Tableau 1.9 : Situation socio-économique des terroristes révolutionnaires (1055 personnes)
Tableau 1.9 : Situation socio-économique des terroristes révolutionnaires (1055 personnes)

Source : YILMAZ Bulent, ALKAN Necati et KOLBASI Derya, Aileye acik mektup projesi arastirma raporu (Rapport de recherche du projet de lettre ouverte à la famille), Ankara, Adalet Bakanligi, 2003.

Selon le commissaire de police turc Necati Alkan205, « les individus ne sont pas nés terroristes mais devient terroristes. Les organisations terroristes construisent un terroriste grâce à quelques facteurs comme par exemple les problèmes socio-économiques. Les organisations terroristes religieuses recrutent les nouveaux membres généralement des familles qui ont des problèmes socio-économiques. Par exemple, le Hizbullah a visé généralement à recruter des nouveaux membres notamment dans des familles qui sont pauvres et qui ont beaucoup d’enfants. En effet, l’insuffisance des ressources matérielles de ce type des familles et quelques problèmes économiques liées à la pauvreté forcent les individus à chercher des solutions à la fois légales et illégales. C’est sur ce point que les organisations terroristes contactent avec les individus et les offrent des possibilités. Au début, un simple boulot et un revenu minimum ne signifient pas un lien direct avec l’organisation terroriste. Au fil du temps, l’organisation terroriste suit une stratégie patiente afin d’augmenter ses relations avec l’individu visé. L’augmentation des relations permet de plus en plus à inviter l’individu aux activités illégales. En effet, les problèmes socio-économiques sont utilisés par lesdites organisations terroristes comme un instrument pour recruter des nouveaux membres. »

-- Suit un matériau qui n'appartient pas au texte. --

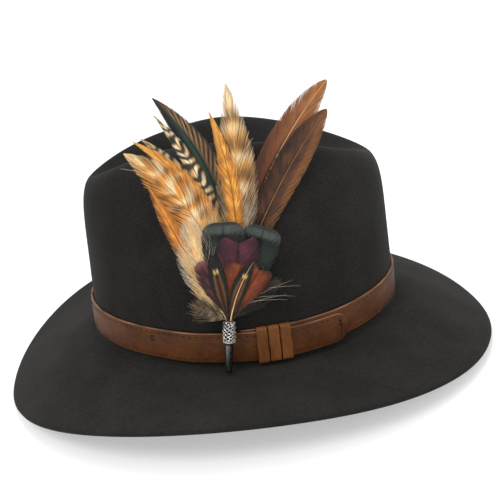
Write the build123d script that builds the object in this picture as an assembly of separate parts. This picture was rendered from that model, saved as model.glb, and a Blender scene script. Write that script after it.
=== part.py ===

En fait, nous acceptons que les conséquences des enquêtes et des résultats écrits ci-dessus soient évidemment discutables. La pauvreté ou les difficultés liées aux problèmes économiques ne sont pas les seules causes du terrorisme religieux et les attentats terroristes ne sont pas directement les conséquences des problèmes socio-économiques. Etre pauvre ou être dans la misère n’exige pas de tuer les autres, des gens censés comme infidèles. Cependant, ce type de problèmes conduit les gens au désespoir et les organisations terroristes religieuses sont présentes pour les manipuler.

Notes
198.

RAMADAN Tariq, « Reconnaître la légitimité de la foi et de la conviction de l’autre (de la violence et du religieux) », p.112, in LELIEVRE Henry (sous la dir.), Terrorisme : questions, op.cit.

199.

SAGEMAN Marc, Le Vrai visage des terroristes, Paris, op.cit. 396p.

200.

En se fondant notamment sur les biographies utilisées dans les réquisitoires lors des procès Hizbullah, Dorronsoro et Grojean montrent que les chefs de Hizbullah et du PKK, Huseyin Velioglu et Abdullah Ocalan aussi sont issus de milieux modestes, sans capital social ni économique. Pour les détails, voir : DORRONSORO Gilles et GROJEAN Olivier, « Engagement militant et phénomène de radicalisation chez les Kurdes de Turquie », art.cit., Consultable sur www.ejts.org/document198.html

201.

Il est vraiment intéressant de préciser que les nouveaux membres du Hizbullah déposent un document intitulé « ozgecmis raporu » (CV) aux responsables pour les transmettre au comité dirigeant. Ce document n’est pas complètement identique au CV mais il contient des informations relatives à l’identité et aux rapports personnels d’un nouveau membre en matière de religion, de politique, etc. Il existe également dans ce type de document des informations relatives aux parents des membres.

202.

KURKCU Ertugrul, « Hukumet, devlet, Islami siddet » (Gouvernement, Etat, Violence islamiste), www.bianet.org/bianet/kategori/siyaset/26566/hukumet-devlet-islami-siddet

203.

OZONDER Cihat, « Terorun sosyokulturel yonleri » (Les caractéristiques socioculturelles de la terreur), Dogu Anadolu Guvenlik ve Huzur Sempozyumu, Elazig, Firat Universitesi, 1998, p.292.

204.

YILMAZ Bulent, ALKAN Necati et KOLBASI Derya, Aileye acik mektup projesi arastirma raporu (Rapport de recherche du projet de lettre ouverte à la famille), Ankara, Adalet Bakanligi, 2003, 262p.

205.

Entretien avec Necati ALKAN, commissaire de police, Direction Centrale des Opérations et de la Lutte Contre le Terrorisme, Ankara, le 17 novembre 2005.